I understand that, due to the way STAN handles parameter constraints, parameters lower bounded at 0 can never actually take 0 values. What are recommended strategies for dealing with parameters that, conceptually, should be bounded, but may in some cases have values extremely close to the boundary?
My personal context with this problem:
I’ve been using STAN to fit some pathogen decay models to data which take the form Count (Y) vs. Time (t). In a typical setting, we might be interested in relating an exogenous variable, such as temperature (T), to a first order rate of pathogen decay, resulting in a model, over all experiments j in {1,…,J}, with observations n in {1…Nj}, e.g.:
log Yn ~ normal ( log Y0j - Kj tn , σYj)
log Kj ~ normal ( log Kref + λ ( Tj - Tref ), σK)
A common complication to the above model occurs in datasets where decay begins after some lag period, during which the population is relatively stable. These periods can be controlled for using a slight modification of the above model with the added parameter tDj, the lag time between the start of experiment j and the onset of decay:
if tn ≤ tDj : log Yn ~ normal ( log Y0j , σYj)
if tn > tDj : log Yn ~ normal ( log Y0j - Kj tn , σYj)
log Kj ~ normal ( log Kref + λ ( Tj - Tref ), σK)
Across experimental datasets, some experiments will exhibit a discernable lag phase while others will not. Other experiments might be noisy or have imprecise measurements of Yn such that there is little evidence in the likelihood to specify whether or not a lag phase is present.

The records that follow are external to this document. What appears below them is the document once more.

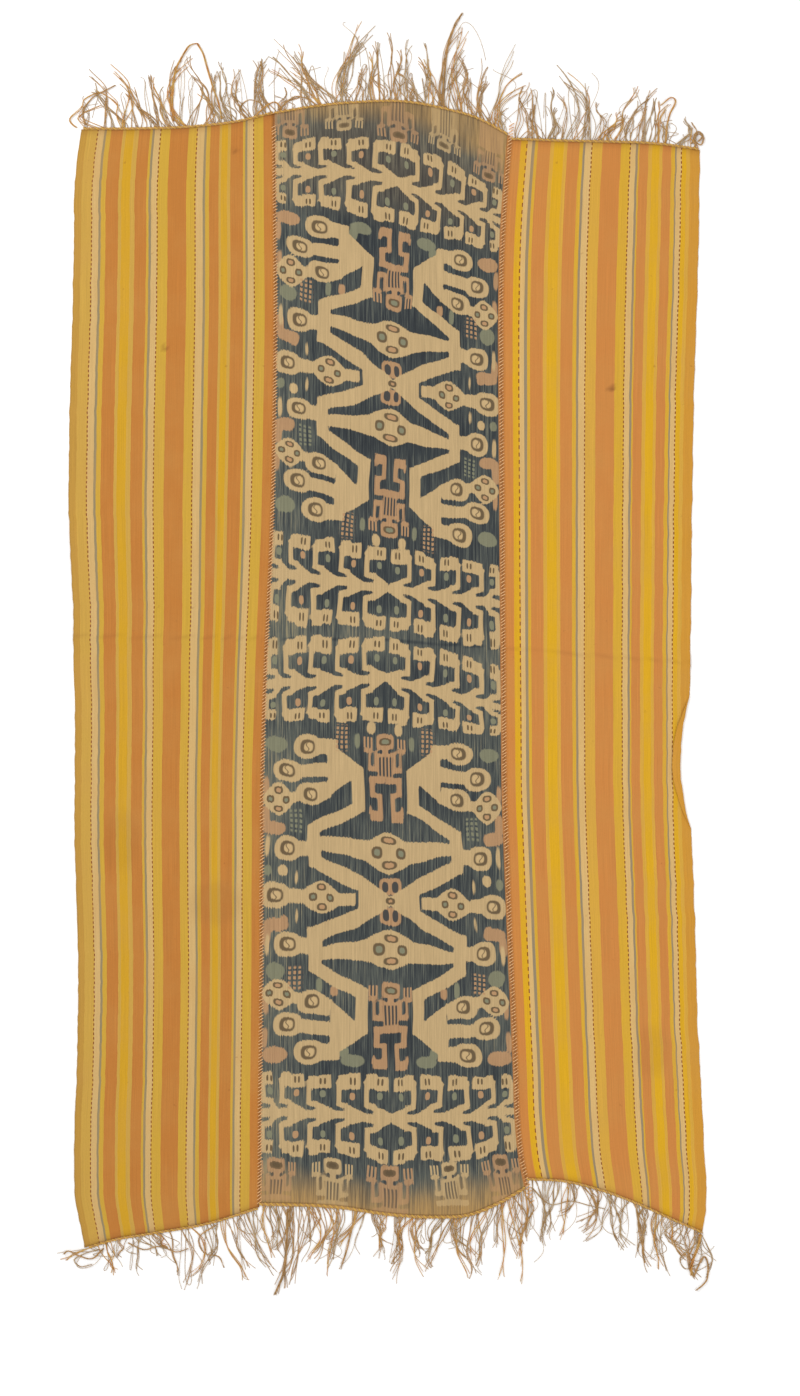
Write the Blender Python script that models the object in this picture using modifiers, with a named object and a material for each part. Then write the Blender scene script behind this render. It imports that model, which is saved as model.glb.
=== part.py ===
"""Man's wrap cloth of three hand-woven cotton panels, laid out flat on a surface.

Two striped side panels are sewn to a middle panel patterned in warp ikat. Each end of
each panel is closed by a twined edge, and the warp ends run on from it as a loose
fringe, gathered here and there into locks. The right selvedge is turned over for a
hand's breadth, and one crosswise crease is left from storing the cloth folded.

Tables and sizes are in millimetres, measured on the cloth: across its width (to the
right) and along its length (upwards). The model is in metres, +Z up, with its origin
in the middle of the cloth's box, on the surface that it lies on.
"""

import math
from collections import namedtuple
from functools import lru_cache

import bmesh
import bpy
import numpy as np
from mathutils import Vector

COLLECTION_NAME = "ikat_wrap_cloth"
MM = 0.001

# Where the middle of the finished cloth's box lies in the tables' own measure
MIDDLE_ACROSS = -2.0
MIDDLE_ALONG = 1.3

# Sheet and gaps
CLOTH_THICKNESS = 1.5
PIECE_GAP = 0.3
PANEL_COLUMNS = 7

# Rows that the three panels share, so that their seams run side by side
LOWEST_SHARED_ROW = -880.0
CREASE_ROWS = (-40.0, 60.0)
HIGHEST_SHARED_ROW = 870.0
ROWS_BELOW_CREASE = 12
ROWS_AT_CREASE = 6
ROWS_ABOVE_CREASE = 11
BOTTOM_END_ROWS = 3
TOP_END_ROWS = 2
BEYOND_THE_ENDS = 100.0
END_SETTLING_STEPS = 6

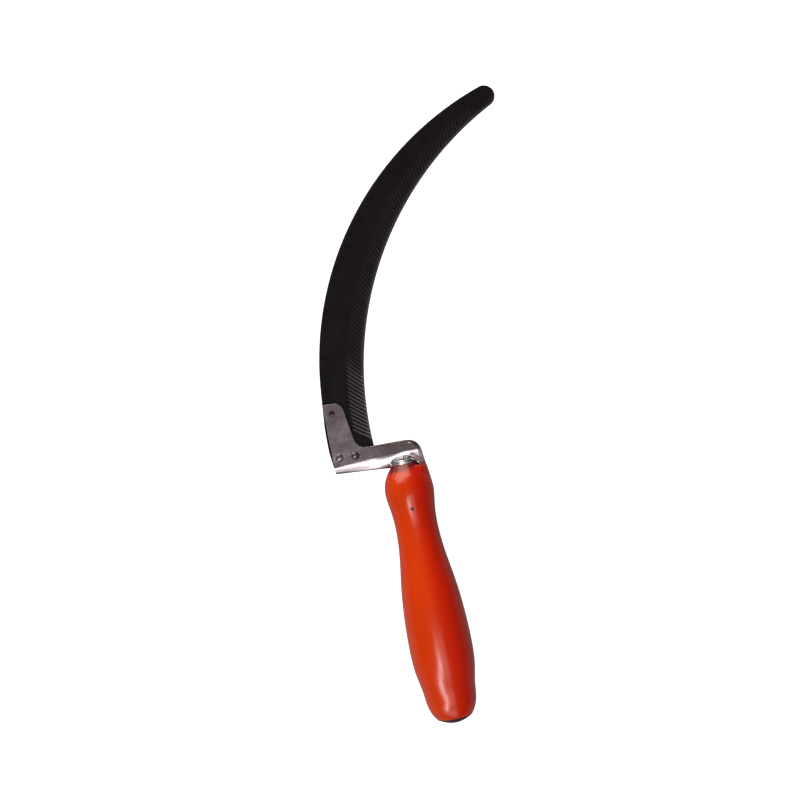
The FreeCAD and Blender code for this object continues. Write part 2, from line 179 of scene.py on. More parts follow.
class Shader:
    """A short way to write a node material: each call adds a node and returns it."""

    def __init__(self, name):
        self.material = bpy.data.materials.new(name)
        self.material.use_nodes = True
        self.tree = self.material.node_tree
        self.tree.nodes.clear()
        self.output = self.tree.nodes.new("ShaderNodeOutputMaterial")
        self.principled = self.tree.nodes.new("ShaderNodeBsdfPrincipled")
        self.tree.links.new(self.principled.outputs["BSDF"], self.output.inputs["Surface"])
        self.place = self.add("ShaderNodeTexCoord").outputs["Object"]

    def add(self, kind, inputs=None, **settings):
        node = self.tree.nodes.new(kind)
        for key, value in settings.items():
            setattr(node, key, value)
        for key, value in (inputs or {}).items():
            self.feed(node.inputs[key], value)
        return node

    def feed(self, socket, value):
        if isinstance(value, bpy.types.NodeSocket):
            self.tree.links.new(value, socket)
        else:
            socket.default_value = value

    def set(self, **values):
        for key, value in values.items():
            self.feed(self.principled.inputs[key.replace("_", " ")], value)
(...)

I’ve tried a few different approaches to dealing with the lag phases:
-
Using a mixture distribution over both models (essentially model 1 is tDj = 0 and model 2 is tDj > 0) for each experiment
- Works well in terms of main parameter recovery, though experiments that are weakly identified as one model or the other often have low effective sample sizes due to slight bimodality for their parameters
- Relatively slow, and I think it might be contributing to difficulty sampling from more complex models where additional mixture components are present -
Using the more complex model for all experiments
- Slightly biases decay rate estimates in cases where some experiments actually do not have a lag phase
- Hits maximum treedepth, which I guess is due to very large steps needed for a u-turn in unconstrained parameters where the optimal value for the constrained parameter is near the boundary tDj = 0 -
Allowing tDj < 0
- Conceptually problematic, since there is either an unidentifiable pairing of tDj and Y0j (and related treedepth problems when constraining priors are added) or an essentially incorrect model if we still treat the intercept as the first observed count.
- The incorrect model, where the intercept is treated as the first observed count, is easy to sample but gives biased estimates of Kj as the apparent decay rates flatten with negative values of tDj (though temperature sensitivity λ is fairly well estimated)
Is there any approach that would be superior to the mixture model in ease of sampling while remaining minimally biased for cases when tDj = 0?